In 1970, Congress passed the Currency and Foreign Transactions Reporting Act, commonly known as the "Bank Secrecy Act, "which established requirements for recordkeeping and reporting by private individuals, banks, and other financial institutions. The 1986 Money Laundering Control Act and the 1992 Annunzio-Wylie Anti-Money Laundering Act added to the Bank Secrecy Act's enforcement regime by imposing criminal liability on individuals or financial institutions that assist in laundering money or engage in transactions designed to avoid anti-money laundering reporting requirements. Since 1996, these provisions have required banking organizations to file a "Suspicious Activity Report"(or "SAR") whenever they detect a known or suspected criminal violation of the BSA/AML laws and regulations. The International Money Laundering Abatement and Anti-Terrorist Financing Act, included as part of the 2001 USA-PATRIOT Act, further enhanced the federal BSA/AML regime.

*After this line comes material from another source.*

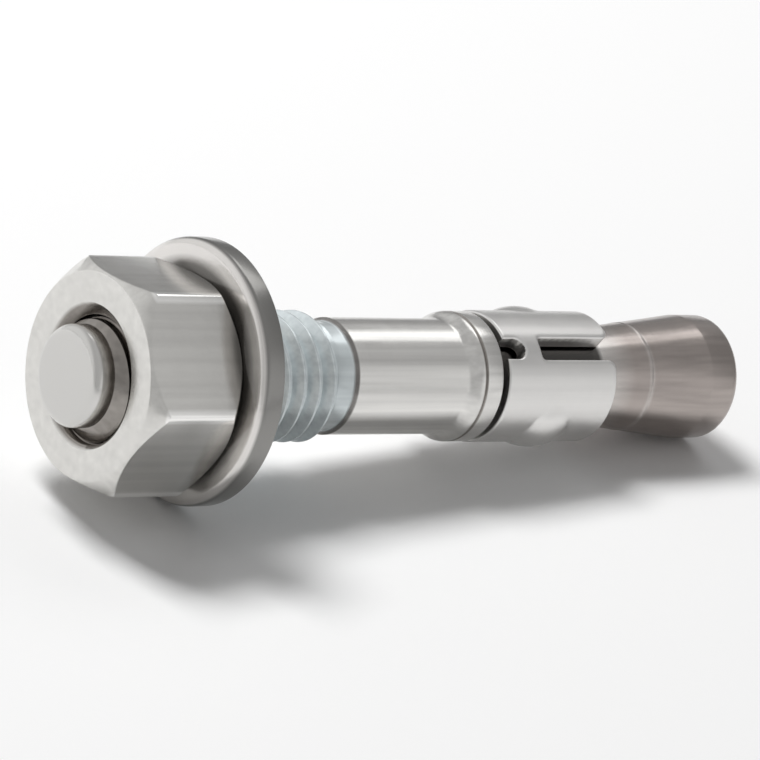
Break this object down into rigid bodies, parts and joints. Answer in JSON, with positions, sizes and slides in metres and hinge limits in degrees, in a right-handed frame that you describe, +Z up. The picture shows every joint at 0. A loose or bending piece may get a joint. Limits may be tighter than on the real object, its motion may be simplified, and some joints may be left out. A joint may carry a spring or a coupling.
{
  "type": "wedge anchor",
  "caption": "Stainless wedge anchor lying on its side: threaded bolt with a dog-point tip, flared collar and wedge end, hex nut, washer and slotted expansion sleeve.",
  "frame": {"origin": "on the surface the anchor lies on, below the middle of its bounding box", "axes": "+X along the anchor from the nut end to the wedge end, +Z up; the bolt's axis dips 5.22 degrees towards the wedge, because the washer's rim and the wedge's rim rest on the surface"},
  "size_m": [0.0768, 0.024, 0.0241],
  "materials": {
    "bolt_steel": "turned stainless steel, with a pale blue-grey setting mark on the inner end of the thread",
    "nut_steel": "satin cold-formed stainless steel",
    "washer_steel": "tumbled stamped stainless steel",
    "sleeve_steel": "satin rolled stainless strip"
  },
  "bodies": {
    "bolt": {"anchor_bolt": "bolt_steel"},
    "washer": {"washer": "washer_steel"},
    "nut": {"hex_nut": "nut_steel"},
    "sleeve": {"expansion_sleeve": "sleeve_steel"}
  },
  "joints": [
    {"name": "washer_slide", "type": "slide", "parent": "bolt", "child": "washer", "axis": [0.9959, 0, -0.091], "range_m": [-0.00701, 0.01226]},
    {"name": "nut_turn", "type": "hinge", "parent": "washer", "child": "nut", "pos_m": [-0.0307, 0, 0.01217], "axis": [0.9959, 0, -0.091], "range_deg": [-1440, 2520]},
    {"name": "sleeve_slide", "type": "slide", "parent": "bolt", "child": "sleeve", "axis": [0.9959, 0, -0.091], "range_m": [-0.0006, 0.0018]}
  ],
  "couplings": [
    {"joint": "washer_slide", "follows": "nut_turn", "m_per_rad": 0.00027852}
  ]
}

Various federal government agencies play a role in enforcing the BSA/AML statutes, and implementing further regulations, but the Complaint focuses on the role of OFAC, the Financial Crimes Enforcement Network ("FinCEN"), and the federal banking agencies-the Board of Governors of the Federal Reserve System, the Federal Deposit Insurance Corporation, the National Credit Union Administration, the Office of Thrift Supervision, and the OCC.[4] As relevant here, the federal banking agencies require each bank under their supervision to establish and maintain a BSA/AML compliance program. Pursuant to the USA-PATRIOT Act, a similar requirement is imposed by FinCEN. Criminal and civil monetary penalties can be sought against individuals and organizations for violating the BSA/AML laws.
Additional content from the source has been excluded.